Jarak yang menghalangi berbuah rindu yang sangat berarti. Hal ini tak hanya diriku yang merasakannya, diujung telpon sana dia merasakan hal yang sama. Rindu yang menyiksa bukan ?, hatiku selalu berujar demikian. Namun, aku sadari bahwa semua ini bukanlah kenyataan tak berarti. Ini adalah bagian dari proses yang akan bermuara jika keduanya menghendaki.
Akh… biarkanlah pagi ini mentari bercerita kepada awannya, biarkan awan menyebarkan gossip aku dengan dia yang kucinta. Tak peduli sampai hingga kepada siapa, biarkan angin membawanya dan ku harap sampai ketelinga dia Si Tinta Manis. Tak ubahnya candu, kali ini dia membuat otot dan syarafku seperti ingin copot. Kuasa diriku mengendalikan lara ini, namun rindu tak bisa membodohi hati.

Siang yang memanasi
Di tengah pergulatan hari, dimana perut dan jiwa perlu diisi. Aku beranjak menikmati sesuap nasi dan secangkir kopi. Bagiku seorang calon sarjana hal ini merupakan nikmat duniawi. Selepas santapan habis, ku biarkan pikiran melayang skeptis. Mataku memejam sedangkan otakku bermain liar membayangkan saat rindu ini sampai pada muaranya.
Hawa panas hari ini membakar kulit, hingga makin busuk warnanya. Beribu tembang yang aku dengarkan melalui tape, tak mengikiskan tembangku dengannya. Hari seakan memanasi perasaan yang aku rasakan. Betapa jahatnya, seakan diriku merupakan musuh alam pada saat ini.
Hasil gambar untuk cinta
Google
Jiwaku terlempar disudut ruangan putih yang hanya sedikit dimasuki cahaya mentari. Aku coba memainkan perasaan agar sesuai dengan kenyataan. Tidak muncul sebagai drama dan seperti fatamorgana. Diamku dalam piker dan heningku.

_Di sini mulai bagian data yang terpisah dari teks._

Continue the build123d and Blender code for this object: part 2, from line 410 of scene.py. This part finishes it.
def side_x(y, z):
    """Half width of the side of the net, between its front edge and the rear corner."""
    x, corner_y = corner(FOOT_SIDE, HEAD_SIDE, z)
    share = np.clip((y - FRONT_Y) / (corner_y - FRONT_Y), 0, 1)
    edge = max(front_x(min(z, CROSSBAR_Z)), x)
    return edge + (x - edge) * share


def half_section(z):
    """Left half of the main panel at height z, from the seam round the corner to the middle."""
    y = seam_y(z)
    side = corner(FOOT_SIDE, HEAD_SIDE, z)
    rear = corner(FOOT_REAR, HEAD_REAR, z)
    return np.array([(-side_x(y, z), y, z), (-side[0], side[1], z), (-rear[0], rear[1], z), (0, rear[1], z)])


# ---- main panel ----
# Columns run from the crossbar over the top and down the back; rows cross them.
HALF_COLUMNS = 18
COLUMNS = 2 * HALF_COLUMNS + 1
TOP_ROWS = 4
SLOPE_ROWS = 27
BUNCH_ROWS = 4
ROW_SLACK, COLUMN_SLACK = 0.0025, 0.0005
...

Akhir hari yang melapangkan nya
Mala mini perasaan yang sejak tempo hari aku alami tereduksi. Tidak sepenuhnya namun sudah cukup untuk ku menghela nafas panjang. Hari ini aku mulai sadar kenyataan yang memang harus dihadapi. Jarak yang menjulang ini memberikan protein untuk selalu percaya. Percaya kepada dia dan harinya, percaya kepada ujung dari smeua rindu yang menggelora. Hingga aku tahu kemana ini semua bermuara.
Malam yang dingin menyejukan pikiran, untuk kembali melukiskan tinta diatas kertas putih. Pena menari-nari liar hingga mampu menjelaskan tabir kerinduan. Bintang yang bernostalgia dengan rembulan seolah menyaksikan suatu kegelisahan meredup. Tereduksi menjadi benih positif yang berupaya lebih baik lagi.

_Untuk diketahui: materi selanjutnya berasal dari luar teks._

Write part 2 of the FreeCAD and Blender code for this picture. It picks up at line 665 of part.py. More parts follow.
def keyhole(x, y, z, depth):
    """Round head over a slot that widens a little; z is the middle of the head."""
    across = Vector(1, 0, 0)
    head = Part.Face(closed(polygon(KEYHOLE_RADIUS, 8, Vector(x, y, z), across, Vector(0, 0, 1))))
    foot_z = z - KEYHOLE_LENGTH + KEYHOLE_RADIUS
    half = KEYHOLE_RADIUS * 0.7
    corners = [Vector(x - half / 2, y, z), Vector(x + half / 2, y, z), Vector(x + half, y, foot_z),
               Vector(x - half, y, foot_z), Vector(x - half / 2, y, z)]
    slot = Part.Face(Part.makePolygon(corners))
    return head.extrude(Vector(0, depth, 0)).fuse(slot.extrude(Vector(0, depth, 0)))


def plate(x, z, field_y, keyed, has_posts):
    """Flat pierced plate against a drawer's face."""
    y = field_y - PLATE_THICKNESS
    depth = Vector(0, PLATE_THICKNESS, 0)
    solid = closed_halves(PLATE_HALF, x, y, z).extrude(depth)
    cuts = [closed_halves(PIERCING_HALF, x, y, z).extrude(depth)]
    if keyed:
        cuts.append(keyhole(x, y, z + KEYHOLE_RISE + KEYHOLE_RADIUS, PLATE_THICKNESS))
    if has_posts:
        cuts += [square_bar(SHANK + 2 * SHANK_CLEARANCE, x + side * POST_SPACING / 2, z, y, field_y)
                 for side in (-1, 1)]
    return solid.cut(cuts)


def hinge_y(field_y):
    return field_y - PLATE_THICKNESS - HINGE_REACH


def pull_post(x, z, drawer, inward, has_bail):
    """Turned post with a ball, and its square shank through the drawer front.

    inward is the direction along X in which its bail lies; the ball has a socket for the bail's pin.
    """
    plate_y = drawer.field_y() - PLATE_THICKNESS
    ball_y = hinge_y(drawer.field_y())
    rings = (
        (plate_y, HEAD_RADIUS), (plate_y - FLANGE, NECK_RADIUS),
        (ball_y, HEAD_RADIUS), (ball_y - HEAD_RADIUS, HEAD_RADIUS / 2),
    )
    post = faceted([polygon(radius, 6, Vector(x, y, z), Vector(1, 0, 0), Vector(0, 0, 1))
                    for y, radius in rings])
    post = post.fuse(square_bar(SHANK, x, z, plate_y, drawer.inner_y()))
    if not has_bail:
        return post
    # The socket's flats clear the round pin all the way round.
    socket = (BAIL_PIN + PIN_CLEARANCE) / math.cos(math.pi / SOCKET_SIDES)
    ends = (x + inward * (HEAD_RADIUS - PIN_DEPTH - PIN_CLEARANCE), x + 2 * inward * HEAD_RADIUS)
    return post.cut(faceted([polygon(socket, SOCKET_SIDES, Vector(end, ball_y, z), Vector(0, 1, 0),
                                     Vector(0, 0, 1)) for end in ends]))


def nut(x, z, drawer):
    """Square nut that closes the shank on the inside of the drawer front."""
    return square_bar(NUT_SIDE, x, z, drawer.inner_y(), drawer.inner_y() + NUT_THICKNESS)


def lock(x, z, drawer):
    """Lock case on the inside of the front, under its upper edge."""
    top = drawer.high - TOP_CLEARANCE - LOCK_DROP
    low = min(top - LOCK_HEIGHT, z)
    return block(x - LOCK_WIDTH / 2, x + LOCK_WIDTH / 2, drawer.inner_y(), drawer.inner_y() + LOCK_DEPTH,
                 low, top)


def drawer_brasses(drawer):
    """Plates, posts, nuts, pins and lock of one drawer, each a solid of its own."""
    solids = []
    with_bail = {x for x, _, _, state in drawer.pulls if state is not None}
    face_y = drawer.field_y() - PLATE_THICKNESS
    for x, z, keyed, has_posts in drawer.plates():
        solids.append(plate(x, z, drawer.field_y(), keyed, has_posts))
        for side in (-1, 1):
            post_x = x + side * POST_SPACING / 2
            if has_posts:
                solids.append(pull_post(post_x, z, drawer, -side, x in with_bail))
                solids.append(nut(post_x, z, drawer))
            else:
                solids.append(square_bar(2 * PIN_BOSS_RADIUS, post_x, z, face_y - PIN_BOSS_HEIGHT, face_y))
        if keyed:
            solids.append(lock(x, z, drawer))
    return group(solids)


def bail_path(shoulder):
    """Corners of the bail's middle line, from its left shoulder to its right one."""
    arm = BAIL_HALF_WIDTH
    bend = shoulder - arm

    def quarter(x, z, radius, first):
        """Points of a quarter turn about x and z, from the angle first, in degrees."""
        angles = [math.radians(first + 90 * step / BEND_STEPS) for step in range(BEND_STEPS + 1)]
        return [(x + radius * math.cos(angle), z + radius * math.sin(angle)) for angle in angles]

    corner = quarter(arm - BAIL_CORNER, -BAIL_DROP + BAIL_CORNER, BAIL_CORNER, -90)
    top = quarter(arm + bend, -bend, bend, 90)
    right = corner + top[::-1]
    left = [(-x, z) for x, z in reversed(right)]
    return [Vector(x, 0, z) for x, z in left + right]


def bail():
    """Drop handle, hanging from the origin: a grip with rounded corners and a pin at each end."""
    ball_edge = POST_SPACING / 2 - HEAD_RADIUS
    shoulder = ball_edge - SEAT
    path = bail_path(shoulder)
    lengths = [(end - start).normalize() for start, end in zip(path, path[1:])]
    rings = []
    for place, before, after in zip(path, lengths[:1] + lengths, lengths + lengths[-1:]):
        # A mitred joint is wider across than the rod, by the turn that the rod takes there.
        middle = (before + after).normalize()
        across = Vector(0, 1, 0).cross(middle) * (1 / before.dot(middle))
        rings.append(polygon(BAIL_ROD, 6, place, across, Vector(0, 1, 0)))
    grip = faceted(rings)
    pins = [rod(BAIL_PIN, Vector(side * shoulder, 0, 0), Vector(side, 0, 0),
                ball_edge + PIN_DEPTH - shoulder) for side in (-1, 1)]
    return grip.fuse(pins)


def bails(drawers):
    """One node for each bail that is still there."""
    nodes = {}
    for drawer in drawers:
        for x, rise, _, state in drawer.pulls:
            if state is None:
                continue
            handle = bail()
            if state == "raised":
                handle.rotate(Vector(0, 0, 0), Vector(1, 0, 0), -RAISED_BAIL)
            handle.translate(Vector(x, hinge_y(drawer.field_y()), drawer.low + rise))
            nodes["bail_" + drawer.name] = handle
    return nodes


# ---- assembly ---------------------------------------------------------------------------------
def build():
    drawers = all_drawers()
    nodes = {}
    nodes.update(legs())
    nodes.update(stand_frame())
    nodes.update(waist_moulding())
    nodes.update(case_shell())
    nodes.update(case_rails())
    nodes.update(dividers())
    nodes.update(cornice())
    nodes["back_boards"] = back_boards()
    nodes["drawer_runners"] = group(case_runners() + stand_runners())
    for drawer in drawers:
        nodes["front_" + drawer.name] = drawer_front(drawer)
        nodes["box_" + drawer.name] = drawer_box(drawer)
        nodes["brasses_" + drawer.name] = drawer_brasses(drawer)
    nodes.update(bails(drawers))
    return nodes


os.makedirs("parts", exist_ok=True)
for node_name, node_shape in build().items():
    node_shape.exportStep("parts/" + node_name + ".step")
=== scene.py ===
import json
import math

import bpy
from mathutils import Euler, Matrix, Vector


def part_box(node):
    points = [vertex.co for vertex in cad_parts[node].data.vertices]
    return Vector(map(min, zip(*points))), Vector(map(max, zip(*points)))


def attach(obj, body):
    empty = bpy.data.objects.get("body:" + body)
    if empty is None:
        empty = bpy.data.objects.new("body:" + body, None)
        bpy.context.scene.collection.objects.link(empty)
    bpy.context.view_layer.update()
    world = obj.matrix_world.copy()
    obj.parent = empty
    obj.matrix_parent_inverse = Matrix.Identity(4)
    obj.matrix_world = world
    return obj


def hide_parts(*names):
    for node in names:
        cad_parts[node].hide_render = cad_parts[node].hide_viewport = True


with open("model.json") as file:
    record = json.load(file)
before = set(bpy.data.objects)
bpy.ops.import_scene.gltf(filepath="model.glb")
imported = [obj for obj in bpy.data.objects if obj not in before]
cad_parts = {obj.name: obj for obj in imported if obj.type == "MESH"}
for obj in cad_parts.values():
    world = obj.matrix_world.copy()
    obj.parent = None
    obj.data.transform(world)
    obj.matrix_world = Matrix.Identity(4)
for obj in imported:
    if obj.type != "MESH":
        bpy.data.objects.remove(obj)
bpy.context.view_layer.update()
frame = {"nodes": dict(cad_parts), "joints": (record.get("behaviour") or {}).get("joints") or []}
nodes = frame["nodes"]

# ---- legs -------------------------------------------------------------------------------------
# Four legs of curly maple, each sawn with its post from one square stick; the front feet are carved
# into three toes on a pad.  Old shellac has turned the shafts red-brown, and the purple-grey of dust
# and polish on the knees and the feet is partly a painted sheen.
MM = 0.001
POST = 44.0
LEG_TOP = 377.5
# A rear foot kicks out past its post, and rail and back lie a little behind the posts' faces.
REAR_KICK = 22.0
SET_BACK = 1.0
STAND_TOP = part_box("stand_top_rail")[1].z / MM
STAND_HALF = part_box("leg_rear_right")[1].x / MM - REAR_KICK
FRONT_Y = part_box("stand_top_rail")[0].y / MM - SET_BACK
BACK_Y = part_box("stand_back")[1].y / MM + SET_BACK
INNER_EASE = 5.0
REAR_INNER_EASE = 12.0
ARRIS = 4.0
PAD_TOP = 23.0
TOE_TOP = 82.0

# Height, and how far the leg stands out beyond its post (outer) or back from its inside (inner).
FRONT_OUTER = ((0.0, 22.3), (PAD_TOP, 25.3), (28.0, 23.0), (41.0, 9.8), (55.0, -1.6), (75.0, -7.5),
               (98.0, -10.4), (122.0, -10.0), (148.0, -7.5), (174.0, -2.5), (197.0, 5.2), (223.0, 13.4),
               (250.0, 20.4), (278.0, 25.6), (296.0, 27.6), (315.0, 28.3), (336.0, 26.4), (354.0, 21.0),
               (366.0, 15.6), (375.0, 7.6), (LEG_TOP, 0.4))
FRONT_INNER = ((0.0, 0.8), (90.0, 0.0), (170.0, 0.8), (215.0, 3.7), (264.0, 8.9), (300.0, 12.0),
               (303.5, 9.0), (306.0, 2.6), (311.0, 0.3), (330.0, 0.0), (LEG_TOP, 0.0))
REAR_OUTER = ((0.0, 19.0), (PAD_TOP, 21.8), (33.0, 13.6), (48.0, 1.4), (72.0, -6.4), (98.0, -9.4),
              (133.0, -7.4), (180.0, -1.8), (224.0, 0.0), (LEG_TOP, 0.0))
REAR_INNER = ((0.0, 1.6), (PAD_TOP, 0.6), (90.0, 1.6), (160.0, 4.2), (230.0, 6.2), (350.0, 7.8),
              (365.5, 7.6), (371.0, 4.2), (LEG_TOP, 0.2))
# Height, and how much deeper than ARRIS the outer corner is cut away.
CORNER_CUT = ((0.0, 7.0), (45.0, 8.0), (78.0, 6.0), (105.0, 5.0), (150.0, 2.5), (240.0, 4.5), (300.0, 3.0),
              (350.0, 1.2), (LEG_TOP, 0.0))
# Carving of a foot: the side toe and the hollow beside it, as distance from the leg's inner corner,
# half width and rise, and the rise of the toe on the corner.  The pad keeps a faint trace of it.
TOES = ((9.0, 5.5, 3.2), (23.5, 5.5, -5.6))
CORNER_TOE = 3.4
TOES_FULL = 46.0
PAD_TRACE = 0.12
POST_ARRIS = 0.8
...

Taka ada dendam kepada hari lalu, kini aku mulai cari muara nya. Menyusuri tepi demi tepi anak sungai dari hulu ke hilir. Sampan aku dayuh, dermaga demi dermaga ku singgahi hanya demi menyaksikan muara kita Tinta Manis. Sudah berapa purnama aku ingin mencari, hingga kadang lelah membebani selama perjalanan.

Sampai aku piker ini adalah akhir, akhir dari segala usaha dan do’a. Namun, jiwa yang merdang mendengarnya menampar pipi ini. Sampai darah tercucur keluar dari gigi. Harapan akan mura itu masih aku genggam dan akan selalu ku rindui kemana pun kaki ini berpijak.